Thinking a few raindrops might help, I added those, but still not enough …
… I decided to darker the one set of scribbles in the border and add a second set. The looseness of the line gives a “stitched” look to it. Back to the front …
… more color was added with marker and some Prismacolor to help give it a little more brightness.
Last night after dinner, I sat in a chair to watch Neil Young’s Journey. As the movie began, I found I just couldn’t sit there without doing something. So I ran to my office and grabbed an envelope, to the dining room table where I left my stamps, then into my drawing room for my Bic markers.
I placed a stamp on the envelope, added the addresses and began the black outlines, using the graphics in the stamp as a reference. Once the black lines were in place, I added the bright Bic marker color, but found frustration with the flat colors. One more leap up from my chair and I retrieved my Prismacolor pencils! The color pencil overlay allowed me to add wonderful detail, depth of color, and depth in design.
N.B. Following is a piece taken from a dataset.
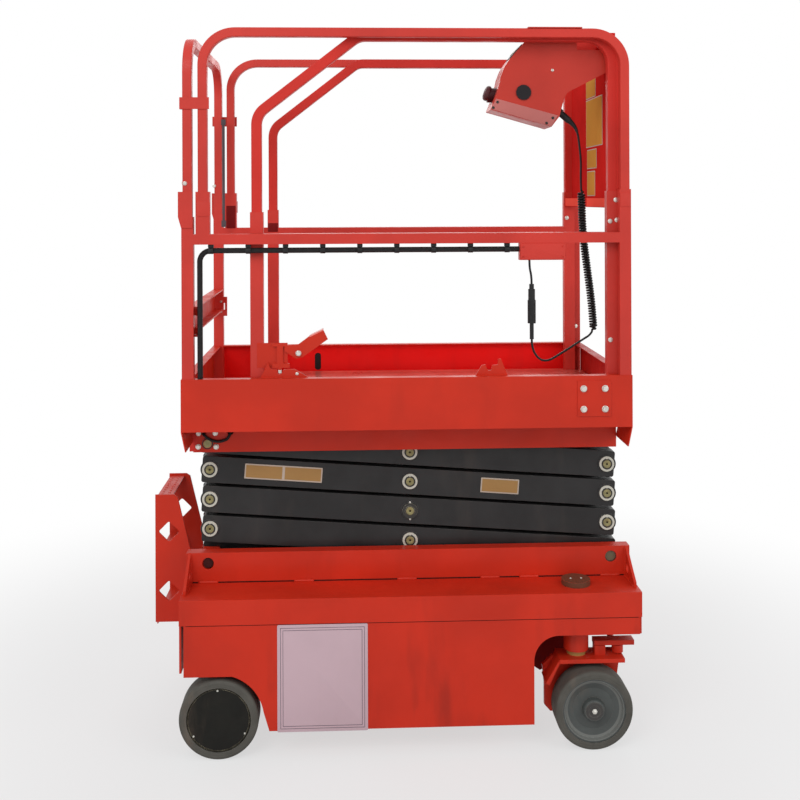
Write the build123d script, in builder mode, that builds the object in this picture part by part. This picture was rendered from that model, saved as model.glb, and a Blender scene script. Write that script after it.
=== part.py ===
"""Small self-propelled slab scissor lift with four scissor stages, stowed, guard rails up.

Units are millimetres. X points to the front (the steered wheels), Z up from the floor, and the
origin lies on the floor under the middle of the overall box. Names ending in _right lie at -Y.
"""
from build123d import *

import math
import os

os.makedirs("parts", exist_ok=True)

# ---------------------------------------------------------------- driving dimensions
# chassis and ladder
chassis_length = 1350.0
chassis_width = 760.0
deck_top = 462.0
deck_skirt_depth = 73.0
deck_plate = 6.0
ground_clearance = 80.0
wheel_radius = 115.0
wheel_width = 80.0
rear_wheel_inset = 113.0
front_wheel_inset = 142.0
kingpin_trail = 38.0
skirt_sheet = 5.0
skirt_recess = 2.0
rear_arch_gap = 16.0
rear_arch_height = 240.0
front_arch_height = 338.0
front_arch_corner = 73.0
ladder_reach = 111.0
ladder_width = 264.0
ladder_sheet = 5.0
ladder_top = 702.0
ladder_bottom = 307.0

# scissor stack
stages = 4
stage_pitch = 90.5
rear_pin_inset = 65.0
front_pin_inset = 58.0
base_pin_height = 58.0
arm_height = 80.0
arm_thickness = 40.0
arm_end = 24.0
arm_corner = 7.0
outer_arm_face = 185.0
arm_side_gap = 5.0
pin_radius = 15.0
pin_running_gap = 0.05
ring_radius = 23.5
ring_thickness = 4.0
rail_offset = 50.0
rail_web = 6.0
rail_height = 90.0
rail_depth = 40.0
rail_flange = 5.0
roller_radius = 20.5
roller_gap = 0.5
seat_gap = 0.3

# platform and guard rails
platform_rear_setback = 7.0
platform_front_setback = 25.0
platform_width = 750.0
floor_rise = 64.0
floor_plate = 4.0
toe_board_height = 152.0
toe_board_sheet = 3.0
toe_lip = 28.0
rail_tube = 30.0
post_width = 34.0
corner_post_height = 618.0
mid_rail_height = 568.0
socket_height = 695.0
side_hoop_height = 1169.0
rear_hoop_height = 1148.0
hoop_corner = 110.0
gate_height = 275.0
gate_depth = 75.0

# sliding deck
slide_gap = 6.0
extension_rail_drop = 5.0
deck_slide_gap = 0.3
deck_pad = 6.0
extension_post_width = 38.0
extension_post_setback = 152.5
extension_socket_height = 631.0
extension_front_socket_height = 690.0
extension_knee_height = 917.0
extension_slope_run = 300.0
front_rail_height = 670.0

# wiring
cord_diameter = 6.5
coil_diameter = 25.0
conduit_diameter = 16.0
loop_diameter = 8.5

# ---------------------------------------------------------------- derived places
chassis_middle = ladder_reach / 2
rear_x = chassis_middle - chassis_length / 2
front_x = rear_x + chassis_length
side_y = chassis_width / 2
deck_bottom = deck_top - deck_skirt_depth
skirt_outer = side_y - skirt_recess
skirt_inner = skirt_outer - skirt_sheet
rear_wheel_x = rear_x + rear_wheel_inset
front_wheel_x = front_x - front_wheel_inset
wheel_inner_y = side_y - wheel_width
kingpin_x = front_wheel_x - kingpin_trail
kingpin_y = wheel_inner_y

pin_rear_x = rear_x + rear_pin_inset
pin_front_x = front_x - front_pin_inset
pin_span = pin_front_x - pin_rear_x
pin_middle_x = (pin_rear_x + pin_front_x) / 2
base_pin_z = deck_top + base_pin_height
top_pin_z = base_pin_z + stages * stage_pitch
arm_length = math.hypot(pin_span, stage_pitch)
arm_angle = math.degrees(math.atan2(stage_pitch, pin_span))
outer_arm_in = outer_arm_face - arm_thickness
inner_arm_face = outer_arm_in - arm_side_gap
inner_arm_in = inner_arm_face - arm_thickness
rail_face = outer_arm_face + rail_offset
rail_inner_face = rail_face - rail_web
track_depth = roller_radius + roller_gap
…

I turned the envelope over and stared at a plain white blank side. I began the process over beginning with the black lines, adding color with marker and adding more color with color pencil.
Many of the stamps I currently am using are from the U.S. Postal Service Modern Art in America, 1913-1931 Forever Stamps. You can read more about them at: http://about.usps.com/news/national-releases/2013/pr13_033.htm
Ever have one of those ideas that seem wonderful, but the execution of it becomes more time consuming than you thought? Welcome to Mail Art entry 8?
Using a clear envelope, I thought it would be great to put some glitter paint into it. Good idea – until I realized how long it was going to take for it to dry. After approximately 7 days and numerous attempts at blow drying the inside of it, the paint dried! I added two pieces of paper to the inside with the words Peace and Joy on each. As an added interest, I cut up pieces of white paper and added those. At last I placed on the mailing labels, and cut up other mailing labels stuck onto the outside to create a design. May your endeavors move along much quicker than that one!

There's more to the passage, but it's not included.